A white woman has been arrested for fatally shooting her neighbour, a Black mother of four, in what Florida officials described as the violent culmination of a two-year feud.
Ocala resident Susan Louise Lorincz, 58, was taken into custody on Tuesday on charges of manslaughter with a firearm, culpable negligence, battery and two counts of assault in the death of Ajike Owens, 35, Marion County Sheriff Billy Woods said in a statement.
The sheriff said Owens was shot through the front door moments after going to Ms Lorincz’s apartment on Friday night (2 June) in response to the latter allegedly yelling at her children as they played in a nearby lot and throwing a pair of rollerskates that hit one of the children.
Deputies responding to a trespassing call at the apartment found Owens suffering from gunshot wounds. She later died in hospital.
Prominent civil rights attorney Ben Crump, who is representing Owens’ family, alleged that Ms Lorincz had been yelling racial slurs at the children but that has not been confirmed by the sheriff’s office.
Lauren Smith, 40, who lives across the street said was on her porch that day and saw one of Owens’ young sons pacing and shouting: “They shot my mama, they shot my mama.”
She ran toward the house and started chest compressions on the stricken Owens until a rescue crew arrived.
Ms Smith said there had not been an altercation and that Owens did not have a weapon.
“She was angry all the time that the children were playing out there,” the witness said, referring to Ms Lorincz. “She would say nasty things to them. Just nasty.”
Sheriff Woods said that, since January 2021, deputies had responded to at least half a dozen calls in connection with what police described as feuding between Ms Lorincz and Owens.
“There was a lot of aggressiveness from both of them, back and forth,” the sheriff said Lorincz had told investigators.
“Whether it be banging on the doors, banging on the walls and threats being made. And then at that moment is when Ms Owens was shot through the door.”
The authorities had come under pressure to arrest and charge Ms Lorincz over the incident, once more threatening to drag the state’s divisive “stand your ground” law back into the spotlight, but Sheriff Woods insisted that law had no relevance to this particular case, which he said was “simply a killing”.
Ms Lorincz has claimed that she acted in self-defence and that Owens had been trying to break down her door prior to the shooting and that her late neighbour had previously attacked her.
After collecting eyewitness statements as part of their investigation, detectives were able to establish that Ms Lorincz’s actions were not justifiable under Florida law, the sheriff’s office said in its statement.
At a vigil on Monday, Owens’ mother, Pamela Dias, said that she was seeking justice for her daughter and her grandchildren.
“My daughter, my grandchildren’s mother, was shot and killed with her nine-year-old son standing next to her,” she said. “She had no weapon. She posed no imminent threat to anyone.”

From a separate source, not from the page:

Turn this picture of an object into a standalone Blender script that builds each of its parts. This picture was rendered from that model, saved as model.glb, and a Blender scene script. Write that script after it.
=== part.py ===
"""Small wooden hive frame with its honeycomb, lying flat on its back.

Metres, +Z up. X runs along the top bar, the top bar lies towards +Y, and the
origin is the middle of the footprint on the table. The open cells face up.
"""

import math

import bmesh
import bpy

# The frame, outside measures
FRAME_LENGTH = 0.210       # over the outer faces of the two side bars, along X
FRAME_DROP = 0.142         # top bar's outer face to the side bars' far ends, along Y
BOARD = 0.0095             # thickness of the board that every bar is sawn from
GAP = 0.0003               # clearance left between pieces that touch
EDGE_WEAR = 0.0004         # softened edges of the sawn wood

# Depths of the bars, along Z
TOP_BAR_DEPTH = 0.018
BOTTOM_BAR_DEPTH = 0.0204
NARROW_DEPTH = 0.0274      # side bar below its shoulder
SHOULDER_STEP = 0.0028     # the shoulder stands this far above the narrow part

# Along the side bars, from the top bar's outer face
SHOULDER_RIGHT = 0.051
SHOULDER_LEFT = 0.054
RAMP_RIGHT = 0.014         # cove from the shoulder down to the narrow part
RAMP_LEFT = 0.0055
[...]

An estimated three dozen mostly Black protesters gathered outside the Marion County Judicial Center on Tuesday to demand that the shooter be arrested in the country’s latest flashpoint over race and gun violence.
Chief prosecutor and state attorney William Gladson came out to meet with demonstrators and urged them to remain patient and wait for the investigation to be concluded.
“If we are going to make a case we need as much time and as much evidence as possible,” Mr Gladson told them. “I don’t want to compromise any criminal investigation and I’m not going to do that.”
Also on Tuesday, a stuffed teddy bear and bouquets were placed in commemoration near the area where Owens was shot as protesters chanted “No justice, no peace” and “A.J. A.J. A.J”, a reference to the deceased’s nickname.
Placards read: “Say her name Ajike Owens” and “It’s about us.”
Outside, the Reverend Bernard Tuggerson said the Black community in Ocala has suffered injustices for years.
“Marion County is suffering and needs to be healed completely,” he said. “If we don’t turn from our wicked ways of the world, it’s going to be an ongoing problem. We want answers.”